Thursday, March 22, 2012

PROMISE OF SPRING


A CLUSTER OF EMPTY VASES
READY TO FILL
SPRING HAS COME TO BIRDLAND IN THE SOFT GREENING OF THE WINTER-BROWN GRASS. Bulbs are pushing up in various fashion, the flat, green tongues of ghost lilies emerge stacked like pages from the damp earth; Daffodils thrust up in a green bouquet, like a gift from a friend; red edged tulips curl to make a cluster of empty vases, ready to fill; spikes of crocuses appear, like birthday candles, with a large, yellow flame. The Daffodils are already trumpeting their message: Hear Ye, Hear Ye! Spring Comes Early This Year.

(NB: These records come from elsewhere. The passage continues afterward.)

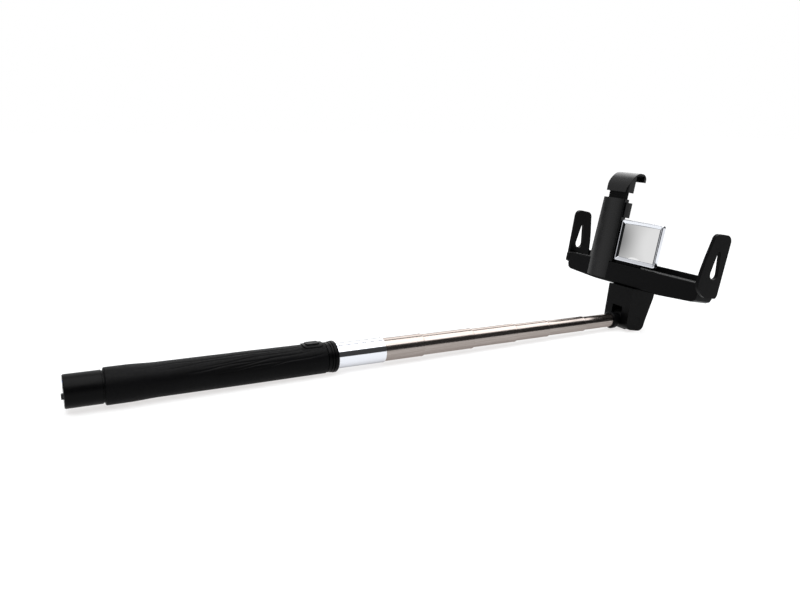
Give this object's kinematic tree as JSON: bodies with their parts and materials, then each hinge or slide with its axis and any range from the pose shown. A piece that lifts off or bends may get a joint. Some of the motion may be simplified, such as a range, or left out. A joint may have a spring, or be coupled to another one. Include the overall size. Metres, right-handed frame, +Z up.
{
  "type": "selfie stick",
  "caption": "Extendable selfie stick: rubber-gripped handle with shutter button, nested steel tubes, and a tilting sprung phone cradle with a small mirror.",
  "frame": {"origin": "under the middle of the overall length, level with the underside of the rubber grip, on the stick's centre plane", "axes": "+X along the stick from the handle's rear face towards the cradle, +Z up through the cradle and the shutter button, Y across the phone's length"},
  "size_m": [0.4176, 0.145, 0.1178],
  "materials": {
    "gloss_black": "semi-gloss moulded ABS",
    "satin_black": "satin moulded ABS",
    "grip_rubber": "soft matte rubber with shallow flowing grooves",
    "pad_rubber": "matte silicone",
    "chrome": "polished chrome plate",
    "brushed_tube": "finely drawn stainless steel",
    "nylon": "natural nylon",
    "steel": "zinc-plated steel",
    "black_screw": "black oxide",
    "mirror": "silvered acrylic",
    "led_lens": "clear blue",
    "circuit": "solder mask",
    "cell_wrap": "pouch foil"
  },
  "bodies": {
    "handle": {"rear_housing": "satin_black", "end_plate": "gloss_black", "switch_body": "steel", "charge_socket": "steel", "status_led": "led_lens", "circuit_board": "circuit", "battery": "cell_wrap", "tube_base_plug": "satin_black", "grip_core": "satin_black", "grip_sleeve": "grip_rubber", "button_bezel": "satin_black", "tact_switch": "steel", "button_board": "circuit", "front_collar": "satin_black", "outer_tube": "chrome"},
    "power_switch": {"switch_knob": "gloss_black"},
    "shutter": {"shutter_button": "satin_black"},
    "section_2": {"tube_2": "brushed_tube", "bush_2": "nylon"},
    "section_3": {"tube_3": "brushed_tube", "bush_3": "nylon"},
    "section_4": {"tube_4": "brushed_tube", "bush_4": "nylon"},
    "section_5": {"tube_5": "brushed_tube", "bush_5": "nylon"},
    "section_6": {"tube_6": "brushed_tube", "bush_6": "nylon"},
    "section_7": {"tube_7": "brushed_tube", "bush_7": "nylon", "end_plug": "satin_black", "plug_rivet": "steel"},
    "cradle": {"neck_fork": "satin_black", "hinge_screw": "steel", "hinge_nut": "steel", "hinge_caps": "satin_black", "friction_washers": "steel", "neck_screws": "steel", "cradle_tray": "satin_black", "tray_pad": "pad_rubber", "clamp_sleeve": "gloss_black", "sleeve_screws": "black_screw", "back_pad": "pad_rubber", "clamp_spring": "steel", "mirror_bracket": "satin_black", "mirror_frame": "chrome", "mirror_glass": "mirror", "mirror_screws": "steel"},
    "jaw": {"jaw_slide": "satin_black", "jaw_hook": "gloss_black", "jaw_pad": "pad_rubber", "jaw_screw": "steel"},
    "arm_left": {"side_arm_left": "satin_black"},
    "arm_right": {"side_arm_right": "satin_black"}
  },
  "joints": [
    {"name": "power_switch_slide", "type": "slide", "parent": "handle", "child": "power_switch", "axis": [0, 1, 0], "range_m": [0, 0.0015]},
    {"name": "shutter_press", "type": "slide", "parent": "handle", "child": "shutter", "axis": [0, 0, -1], "range_m": [0, 0.0005], "stiffness_N_per_m": 1500, "springref_m": -0.0005},
    {"name": "section_2_slide", "type": "slide", "parent": "handle", "child": "section_2", "axis": [1, 0, 0], "range_m": [-0.0267, 0.1006]},
    {"name": "section_3_slide", "type": "slide", "parent": "section_2", "child": "section_3", "axis": [1, 0, 0], "range_m": [-0.0368, 0.0905]},
    {"name": "section_4_slide", "type": "slide", "parent": "section_3", "child": "section_4", "axis": [1, 0, 0], "range_m": [-0.0339, 0.0934]},
    {"name": "section_5_slide", "type": "slide", "parent": "section_4", "child": "section_5", "axis": [1, 0, 0], "range_m": [-0.027, 0.1003]},
    {"name": "section_6_slide", "type": "slide", "parent": "section_5", "child": "section_6", "axis": [1, 0, 0], "range_m": [-0.0317, 0.0956]},
    {"name": "section_7_slide", "type": "slide", "parent": "section_6", "child": "section_7", "axis": [1, 0, 0], "range_m": [-0.0258, 0.1015]},
    {"name": "cradle_tilt", "type": "hinge", "parent": "section_7", "child": "cradle", "pos_m": [0.18289, 0, 0.0104], "axis": [0, 1, 0], "range_deg": [-20, 180]},
    {"name": "jaw_slide_joint", "type": "slide", "parent": "cradle", "child": "jaw", "axis": [0.1736, 0, 0.9848], "range_m": [-0.0048, 0.018], "stiffness_N_per_m": 150, "deforming": ["clamp_spring"]},
    {"name": "arm_left_slide", "type": "slide", "parent": "cradle", "child": "arm_left", "axis": [0, 1, 0], "range_m": [0, 0.012]},
    {"name": "arm_right_slide", "type": "slide", "parent": "cradle", "child": "arm_right", "axis": [0, -1, 0], "range_m": [0, 0.012]}
  ]
}
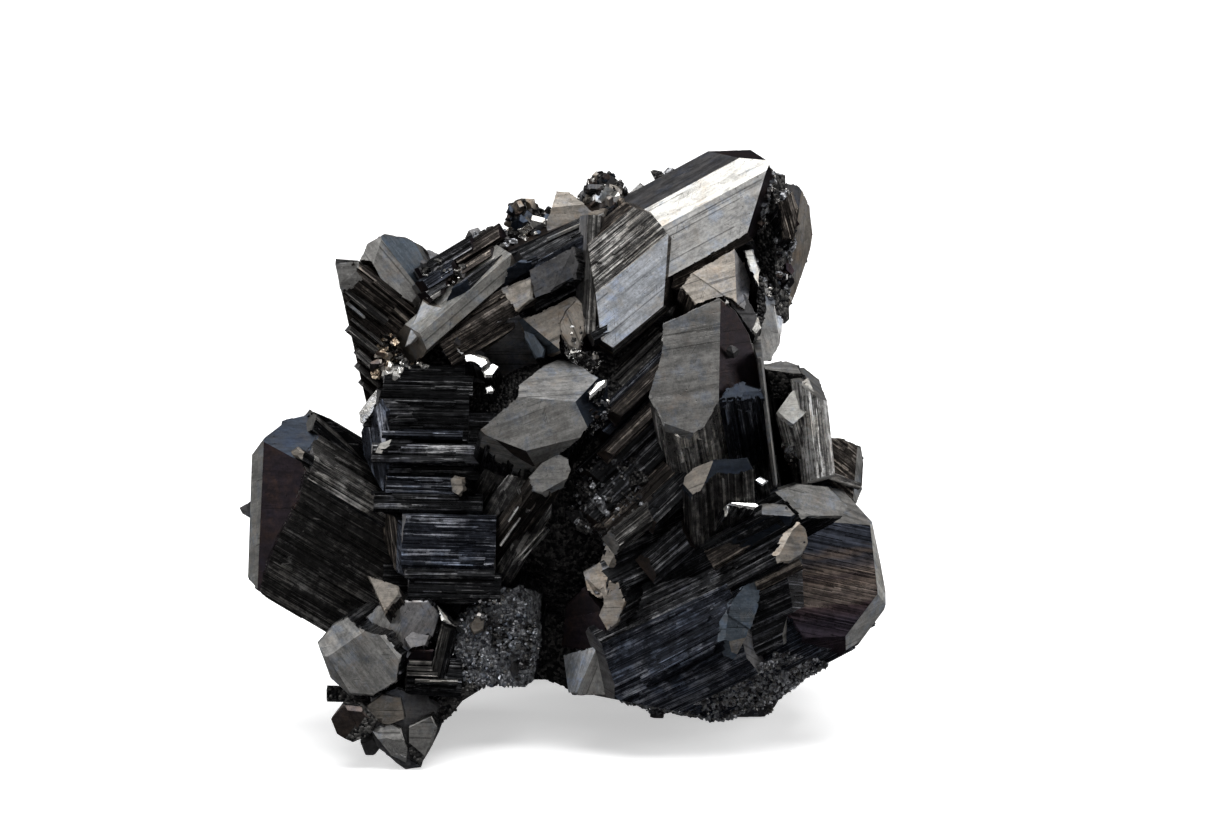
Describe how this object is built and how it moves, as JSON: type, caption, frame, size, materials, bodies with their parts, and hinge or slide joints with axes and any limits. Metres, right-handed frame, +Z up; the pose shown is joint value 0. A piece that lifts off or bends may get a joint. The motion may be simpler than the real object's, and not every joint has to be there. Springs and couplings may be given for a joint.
{
  "type": "chalcocite crystal cluster",
  "caption": "Specimen of intergrown striated metallic crystals, resting on its own broken base.",
  "frame": {"origin": "middle of the specimen's box at the level it rests on", "axes": "+Z up, +X to the right seen from the front, -Y towards the front, where the display side faces"},
  "size_m": [0.0646, 0.0466, 0.0571],
  "materials": {
    "chalcocite": "satin"
  },
  "bodies": {
    "root": {"chalcocite_cluster": "chalcocite"}
  },
  "joints": []
}
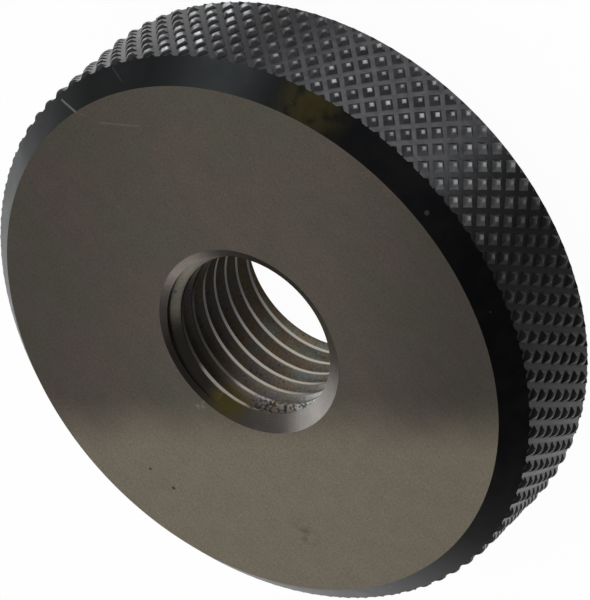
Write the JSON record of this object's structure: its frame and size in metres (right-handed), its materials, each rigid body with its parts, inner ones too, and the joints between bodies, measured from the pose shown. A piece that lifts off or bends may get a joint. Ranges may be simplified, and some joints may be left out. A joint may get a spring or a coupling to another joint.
{
  "type": "thread ring gauge",
  "caption": "Solid steel thread ring gauge: a thick disc with ground faces, chamfered rim edges, a diamond-knurled rim and a threaded through bore with lead-in cones.",
  "frame": {"origin": "centre of the lower ground face, on the bore axis", "axes": "+Z along the bore axis, from the lower ground face to the upper one, which is the face that the picture shows; the rim is round, so X and Y are two square directions across the disc"},
  "size_m": [0.038, 0.038, 0.0097],
  "materials": {
    "gauge_steel": "ground grey-brown faces with a fine grain, dark blackened chamfers and knurl, bright worn thread crests"
  },
  "bodies": {
    "root": {"ring_gauge": "gauge_steel"}
  },
  "joints": []
}
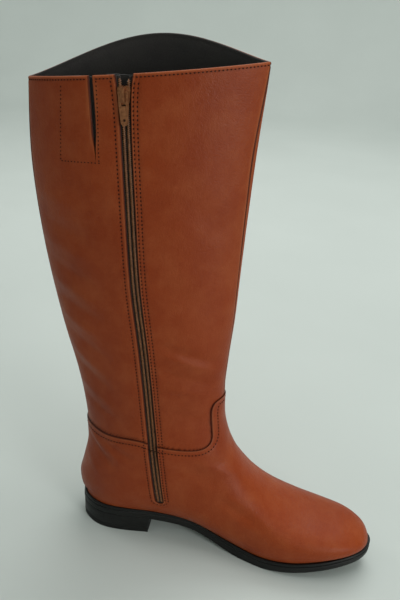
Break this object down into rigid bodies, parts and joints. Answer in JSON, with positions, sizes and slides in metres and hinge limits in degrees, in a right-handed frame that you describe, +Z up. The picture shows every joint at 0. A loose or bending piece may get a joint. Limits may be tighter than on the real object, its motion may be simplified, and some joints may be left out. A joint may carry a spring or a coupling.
{
  "type": "knee-high boot",
  "caption": "Knee-high leather riding boot for the left foot: hollow foot and tall shaft on a low-heeled sole, with a long zip, slider and hinged pull tab on the inner side",
  "frame": {"origin": "on the floor, on the underside of the heel, 34 mm in front of the back of the heel, in the plane of the shaft's front and back seams", "axes": "+X to the toe, +Y to the outer (lateral) side of the left foot, -Y to the inner side with the zip, +Z up the shaft"},
  "size_m": [0.323, 0.0892, 0.4397],
  "materials": {
    "leather": "smooth cognac brown calf leather, semi-gloss, with soft creases",
    "lining": "smooth black lining leather, satin",
    "sole_rubber": "black moulded rubber, satin, fine edge rib",
    "welt": "black welt, satin, stitched",
    "insole": "dark brown-black leather sock, matt",
    "zip_tape": "dark brown woven polyester tape",
    "zip_coil": "tan brown nylon coil",
    "elastic": "dark brown ribbed elastic webbing",
    "zip_metal": "antique brass, worn bright on its edges"
  },
  "bodies": {
    "boot": {"outsole": "sole_rubber", "heel": "sole_rubber", "welt": "welt", "insole": "insole", "upper": "leather", "shaft": "leather", "zip_tape_front": "zip_tape", "zip_tape_rear": "zip_tape", "zip_coil_front": "zip_coil", "zip_coil_rear": "zip_coil", "zip_guard": "lining", "gore": "elastic", "zip_slider": "zip_metal"},
    "pull": {"zip_pull": "zip_metal"}
  },
  "joints": [
    {"name": "pull_hinge", "type": "hinge", "parent": "boot", "child": "pull", "pos_m": [-0.0003, -0.03279, 0.4048], "axis": [-0.9947, 0.0452, -0.0924], "range_deg": [0, 165]}
  ]
}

 The wind blows fiercely, and in the yard, lawn furniture is overturned and twigs, branches, and even limbs snap off of trees and tumble to the ground. It seems like every day we right the chairs and carry broken branches to the mulch pile, but the spring yard is always in disarray. Ursula finds plenty of sticks to coax us into a game. Our dog loves to fetch. The big bushes in the front yard—some kind of dusky pink kin to the rose—has put out flower buds. They are like pink capers, wrapped tight against the wind. But the surest sign of spring in Birdland is peeping next to the wood stove. That's where the brooder is. Okay, you knew I was going to go back to that farm store and get those chicks, didn't you? We have a dozen. Six Buff Orpingtons, and three each of Rhode Island Reds and Barred Rock. They are straight run, which means that half will be pullets and half cockerels, the natural ratio. At the time, a dozen seemed like plenty, but suddenly only 6 hens next year seems like such a small number, especially accounting for predation. Maybe I'd better go back before the sale ends.
HEAR YE, HEAR YE!
SPRING COMES EARLY
THIS YEAR!


For now the chicks are in the brooder, under lights, but I hope soon the wind will die down, so I can set up a temporary pen in the grass. They'll be less bored outside, where they can scratch in the ground and snap up grass and dandelion greens. They'll be healthier, too, and easier to keep clean. Chicks only get “pasty butt” when they are in an artificial brooder. In the yard, grazing on a more varied and natural diet, they are in a better balance. Once they feather out and lose their soft down, they won't even need a light. Won't they be surprised to discover that the world is wider than the plastic crate they live in now?


Like Birthday Candles
with Yellow Flame
 “Spring is the mischief in me,” and the next thing I know, I'm online and looking up “Serama hatching eggs.” Seramas are the smallest breed of chicken. Sometimes called “the teacup chicken.” They are about the size of a large can of soup with a tail. A couple of my hens have been broody, lately. I find especially the little red hen sitting in the next box in the dark warming a clutch of eggs mostly stolen from her sisters. I could order a dozen Serama eggs, set up a nest in a crate in the basement and set her on top of the serama eggs. She would hatch them for me, and then raise the babies. They will follow her around the yard as she shows them how to scratch and peck in the wild jungle of grasses in the yard. When they get cold, she'll sit down so they can run to her and burrow into her warm feathers. They can live in the aviary with the finches and parakeets.

Hatch in Beauty: Bloom in Peace:
Blessed be.

The wind will die down; the sun will coax open more buds; new chicks will scratch and graze. Spring will come and leave us again to make way for summer.